In polite response to the recent spat of posts here, I would like to offer a perspective ... my perspective, but also a perspective of thirty-plus years ... on “Perl and the software business.”
First of all ... “my business,” for many years now, “is not ‘Perl.’” Or perhaps ... it’s certainly not just Perl. I will hazard to suggest that this is undoubtedly true of most, if not all, of the “old hands” here. We have clients (or employers), who not only depend on us to work our magic, but who entrust their deepest businesses with us. Perl is just part of that magic.
My actual job, at this point, is actually that of a software engineer. “You, mister customer,” are “somewhere,” and you have concluded (at this point, rightly or wrongly) that “you are not in the place where you today wish to be.” And my job is to figure out (a) how to stabilize “where you are now” (if you are in imminent danger of plunging into some abyss), and (b) to plot a course .. and a project plan, and a budget, etc. .. to wherever it is I recommend that you should now go.
“Engineering.”
Along the way, I will as-needed engage the über-specialists (if any) that may be required to get you there. I will, unbeknownst to you, arrange with each and every one of them to do their respective specialist part. Nothing special here: general-contractors hire subcontractors all the time.
It is actually typical that any project will involve multiple language systems, even on the server side. All of them, each in their own quirky way, has their own way to get you “there.” You, the client, got “there” by some pathway that today we cannot change. My job is only secondarily to consider where “there” is. My primary job is to discern where “there” should be. From this, the language-specific voodoo consists of a fairly sensible number of good choices. There are many languages to choose from, but also strong incentives to “dance with the one that brung ‘ya.”

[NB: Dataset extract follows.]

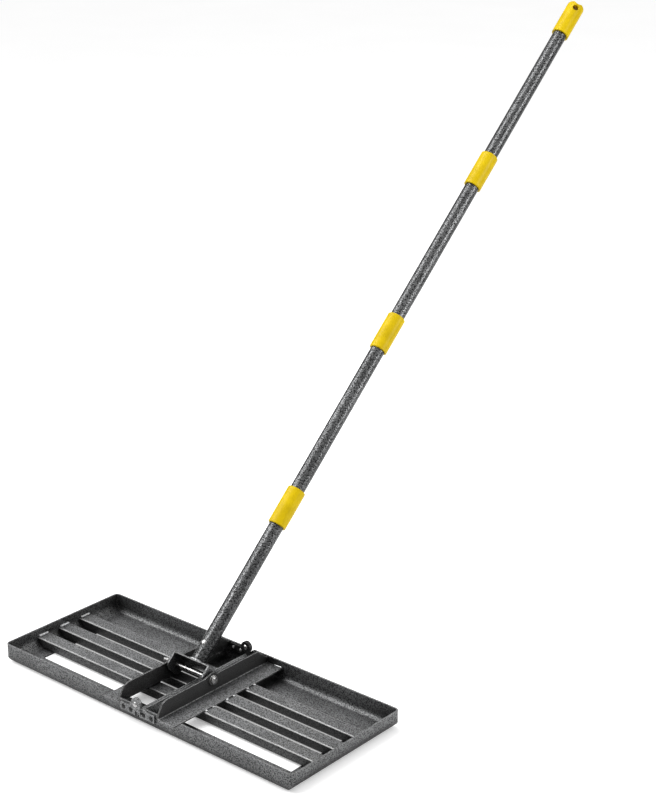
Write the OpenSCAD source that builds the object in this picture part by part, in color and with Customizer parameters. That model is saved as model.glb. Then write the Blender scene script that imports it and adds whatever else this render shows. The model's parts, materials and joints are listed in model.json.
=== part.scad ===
// Folding lawn-levelling rake: a slatted steel plate in two hinged halves,
// with a screw-together handle that tilts on one through bolt.
// X runs along the plate, Y from its front edge to its back edge, Z up.
// The origin is the middle of the sole, on the fold line.

/* [Plate] */
// Length of the open plate, along X
plate_l = 640; // [560:10:760]
// Width of the plate, along Y
plate_w = 254; // [246:2:280]
// Height of the rim above the ground
rim_h = 33; // [31:1:36]
// Thickness of the pressed sheet
sheet = 2.5; // [2:0.5:3]
// Outer bend radius under the front and back walls
side_r = 12; // [8:1:14]
// Outer bend radius under the end walls
end_r = 20; // [12:1:24]
// Radius of the outer corners seen from above
corner_r = 8; // [5:1:12]
// Gap between the two halves when the plate is open
fold_gap = 1.5; // [1:0.5:2]

/* [Slots and slats] */
// Width of the slotted area, along Y
slot_area_w = 163; // [155:1:165]
// Solid floor left at each end of the plate
end_strip = 41; // [30:1:60]
// Width of one slat
slat_w = 26; // [22:1:28]
// Height of one slat
slat_h = 17; // [17:0.5:18]
// Wall thickness of a slat
slat_wall = 2; // [1.5:0.5:2.5]
// Distance from one slat to the next
slat_pitch = 47.3; // [44:0.1:50]

/* [Brackets] */
// Outer face of a bracket wall, from the fold line
wall_x = 44.5; // [42.5:0.5:46]
// Steel thickness of a bracket
bracket_t = 2.5; // [2:0.5:3]
// Width of the flange that lies on the slats
flange_w = 33; // [28:1:38]
// Height of the bracket wall in front of the lug
wall_front_z = 49.5; // [46:0.5:50]
// Height of the bracket wall behind the lug
wall_back_z = 49.5; // [48:0.5:50]

/* [Handle] */
// Height of the pivot bolt above the ground
pivot_z = 42.5; // [42.5:0.5:44]
// Place of the pivot bolt along Y
pivot_y = -6; // [-8:1:0]
// Angle of the handle above the ground as it is stored
tilt = 42.5; // [30:0.5:60]
// Outside diameter of the handle tubes
tube_d = 25.4; // [24:0.2:28]
// Wall thickness of the handle tubes
tube_wall = 1.5; // [1.2:0.1:1.8]
// Distance from the pivot to the middle of the first collar
first_joint = 311.5; // [280:0.5:340]
// Distance from one collar to the next
section_l = 357; // [320:1:400]
// Length of a collar
collar_l = 70; // [60:1:80]
// Outside diameter of the collars and the end cap
collar_d = 32; // [30:0.5:34]
// Length of the end cap
cap_l = 72; // [70:1:85]
// Diameter of the hanging hole
hang_d = 11.2; // [6:0.2:11.6]
// Turn of the hanging hole about the handle
hang_turn = 40; // [0:5:175]

/* [Hidden] */
$fn = 64;
eps = 0.1;
over = 1;
far = 400;

coat = [0.36, 0.36, 0.37];
charcoal = [0.2, 0.2, 0.21];
black = [0.08, 0.08, 0.08];
zinc = [0.75, 0.75, 0.76];
yellow = [0.88, 0.77, 0.07];

// Plate
half_l = plate_l / 2;
half_w = plate_w / 2;
gap_x = fold_gap / 2;
inner_wall_t = 3;
inner_wall_h = 22;
slat_bottom = sheet;
slat_top = slat_bottom + slat_h;
slat_corner_r = 3;

// Fold hinges
hinge_z = rim_h + 3;
leaf_t = 3;
ear_r = 9.8;
ear_play = 0.3;
hinge_pin_r = 3;
pin_play = 0.05;
pin_head_r = 4.7;
pin_head_h = 2.6;
pin_tail_r = 4;
pin_tail_h = 1.4;
leaf_start_x = 4.8;
leaf_end_x = 37.5;
leaf_half_h = 6.5;
leaf_rise_x = [22, 12];
leaf_top = rim_h - 1;
leaf_clear_r = 11.5;
arm_end_x = 9.9;
arm_low_z = 20;
front_rivet_z = 20.5;
rear_rivet_z = 25;
rivet_x = [14.5, 31];
rivet_r = 2.4;
rivet_head_r = 4.4;
rivet_head_h = 2;
rivet_tail_r = 3;
rivet_tail_h = 1.5;
rivet_play = 0.05;
ear_notch_r = 13;
front_leaf_y = -half_w - leaf_t;
front_ear_y = front_leaf_y - leaf_t - ear_play;
front_wall_in = -half_w + sheet;
front_rim_drop = 3;
rear_leaf_y = half_w - sheet - leaf_t;
rear_ear_y = rear_leaf_y - leaf_t - ear_play;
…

And I honestly believe that, in saying all of these things, I probably speak for most of the “old hands” here, as well as many others. If the choices that we had to make were simple, bright-line choices ... why would anyone seek us out? (Hint: they wait in line.)
So, perhaps this will at least help to explain why I look at “this language vs. that one” arguments with a very puzzled eye. Software systems are built using languages, and, having been thus constructed, never depart from them; nor should they. Code that provably works is, indeed, a priceless thing. Most systems involve multiple languages as well as considerable history ... and yet, they provably work (okay, okay, “more or less”).
That is, at least IMHO, the computer software business. Perl, like all the others, is merely a means to an end ... a tool ... and a worthy tool it is. (Perl does not stand alone, but it does stand proud.) If you regard Perl, or any other language, “as an end unto itself” in this business, I submit that you are ... and I do not mean this “personally” ... missing the point, entirely. So much that I once again regard you, “with a very puzzled eye.” Perl is not the point. My clients, and what they wish to accomplish, are. Perl, along with all the others, is merely how I/we get there. The client does not care: the client pays us so that they don’t have to care.